Cela a été très rapide. S’il mentait, ce n’est pas digne d’un vrai leader. Je ne sais pas ce qui s’est passé pour qu’il change aussi vite.

Vous pensez que Xanana a changé et est devenu favorable à l’Indonésie?

Je n’ai pas la certitude de ce qui s’est passé mais c’est un fait que durant toutes ces années, lorsqu’un prisonnier faisait des affirmation de ce genre, c’était naturellement la conséquence de mauvais traitements, ‘de Ihe apertarem os calos’ [littéralement ‘de lui écraser les cors aux pieds’; cette expression portugaise traduit l’idée de douleur progressive et de limitation, progressive aussi, de la possibilité de réagir, ndlr].

Ce matin est arrivée une dépêche de l’agence Reuter disant que le général Syafei accorderait le pardon aux maquisards qui accepteraient de se rendre et apporteraient leurs armes dans 7 églises, et que vous alliez aussi écrire un message de Noël demandant aux maquisards de se rendre. Pouvez-vous confirmer l’information ?

Je ne confirme pas, tout cela est faux. C’est une manipulation destinée à faire en sorte que les gens y croient. Il n’y a aucun nom d’église indiqué et moi je ne compte écrire aucune lettre pastorale pour Noël. C’est un mensonge parce que je n’ai encore rien décidé, et nous, les prêtres, n’avons encore rien décidé. Tout cela est mensonger, c’est de la propagande militaire.

Alors, vous n’allez faire aucun appel aux guérilleros ?

Faire appel pour quoi? Cela regarde la conscience de chacun, n’est-ce pas ? Nous les inviterions à se rendre, et ensuite ils seraient tous tués ! Quelle responsabilité nous porterions, nous gens d’Eglise ! Que chacun soit responsable de sa vie.

Alors vous n’êtes pas disposé à faire cela ?

Je pourrais peut-être l’être après avoir été informé des conditions, après avoir reçu des garanties, et après avoir consulté le Vatican. Je ne peux agir à la légère.

Quelles garanties exigeriez-vous ?

Que ceux qui se rendent ne soient pas torturés, qu’il ne soient pas tués, qu’ils ne disparaissent pas comme cela s’est produit en 1979 et 1980, lorsque beaucoup de leaders du Fretilin ont disparu.

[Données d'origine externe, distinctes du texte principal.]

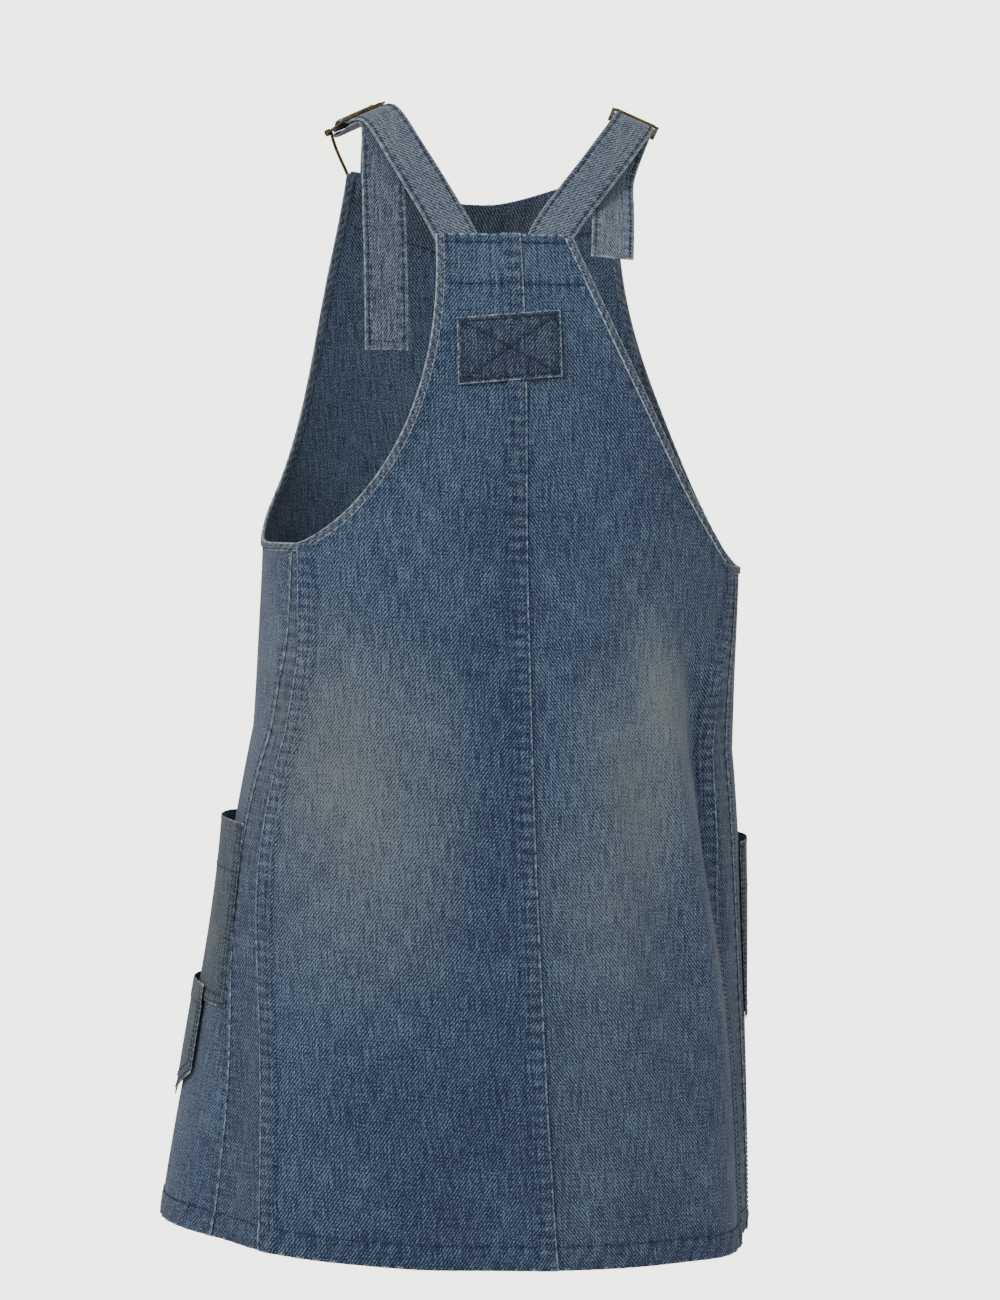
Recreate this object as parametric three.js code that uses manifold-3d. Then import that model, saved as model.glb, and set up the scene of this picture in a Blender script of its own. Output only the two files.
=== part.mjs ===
// A denim pinafore dress with dungaree straps, hanging as it is worn.
// Millimetres. The wearer faces -Y, their left is +X, and z = 0 is the shoulder line that the straps cross.
import * as THREE from "three";
import { mergeVertices } from "three/addons/utils/BufferGeometryUtils.js";
import Module from "manifold-3d";

// ---- Driving dimensions -----------------------------------------------------------------------------
const DRESS_LENGTH = 855; // shoulder line to the back hem
const ARMHOLE_DROP = 338; // shoulder line to the bottom of the armholes
const YOKE_DROP = 103; // shoulder line to the top edge of the back
const BIB_CORNER_DROP = 44; // shoulder line to the bib's upper corners
const BIB_SAG = 22; // how much lower the middle of the bib's top edge lies
const FLARE_START = 480; // below this the skirt flares
const CHEST_HALF_WIDTH = 182;
const HEM_HALF_WIDTH = 220;
const BLADE_DROP = 300; // shoulder line to the fullest part of back and bust
const BACK_DEPTH = 112; // shoulder line to the back's surface there
const BUST_DEPTH = 120;
const HEM_BACK_DEPTH = 150;
const HEM_FRONT_DEPTH = 160;
const FRONT_HEM_RISE = 16;
const SECTION_POWER = 2.3; // a body section is a rounded oval, flatter than an ellipse

// How this one hangs: it leans to the wearer's left, turns a little on the body and drops on the other side.
const CHEST_LEAN = -9;
const HEM_LEAN = 22;
const CHEST_TURN = 3; // degrees
const HEM_TURN = -10; // degrees
const SWAY_POWER = 1.25; // how late down the skirt the lean and the turn come in
const SIDE_DROP = 0.05; // millimetres of height per millimetre across, below the shoulder blades

// ---- Cloth, seams and clearances --------------------------------------------------------------------
const DENIM = 1.0; // one layer
const STRAP_THICK = 2.0; // two layers
const GAP = 0.3; // between pieces that touch
const SEAM_LAP = 12; // how far a felled seam's upper layer runs over the lower one
const LAP_LIFT = DENIM + 2 * GAP; // height of an upper layer over a curved lower one
const BACK_CORNER = 16; // degrees from the centre back to the yoke's corners
const BIB_CORNER = 146; // degrees from the centre back to the bib's corners
const UNDERARM_PANEL = 7; // degrees of side panel at its top, under the armhole
const BINDING_WIDTH = 6.5;
const BINDING_THICK = 3.0;
const ARMHOLE_ROUND = { back: 0.55, front: 0.25, frontSweep: 1.25 }; // exponents of the armholes' curves
const YOKE_FACING = 35; // height of the facing inside the yoke
const BIB_FACING = 38;

// ---- Patch and pockets ------------------------------------------------------------------------------
const PATCH = { width: 76, height: 49, drop: 164, tilt: 5 };
const POCKET = { drop: 551, height: 138, start: 74, span: 50, gape: 9 };
const SMALL_POCKET = { drop: 677, height: 66, point: 24, start: 86, span: 26 };

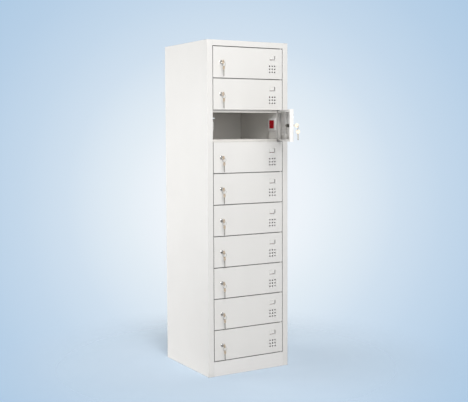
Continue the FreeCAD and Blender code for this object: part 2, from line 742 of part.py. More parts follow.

Vous pensez que les militaires indonésiens sont capables de respecter ces garanties s’ils vous les donnent?

D’abord, qu’ils me donnent les garanties, et ensuite je verrai.

Pensez-vous qu’avec l’arrestations de Xanana Gusmao et après ses dernières déclarations la résistance est condamnée à mort ?

Je ne peux pas vous le dire parce que Xanana ce n’est pas toute la population. Xanana est un habitant de Timor.

La population continuera à manifester contre l’Indonésie ?

Vous êtes au Portugal où existe un climat de démocratie. Nous, nous sommes dans un autre monde.

Vous n’abandonnez pas la proposition de référendum que vous avez faite au secrétaire général des Nations Unies (3) ?

Pour moi cela reste la meilleure solution. On peut dire ce qu’on voudra, pour moi c’est la meilleure solution.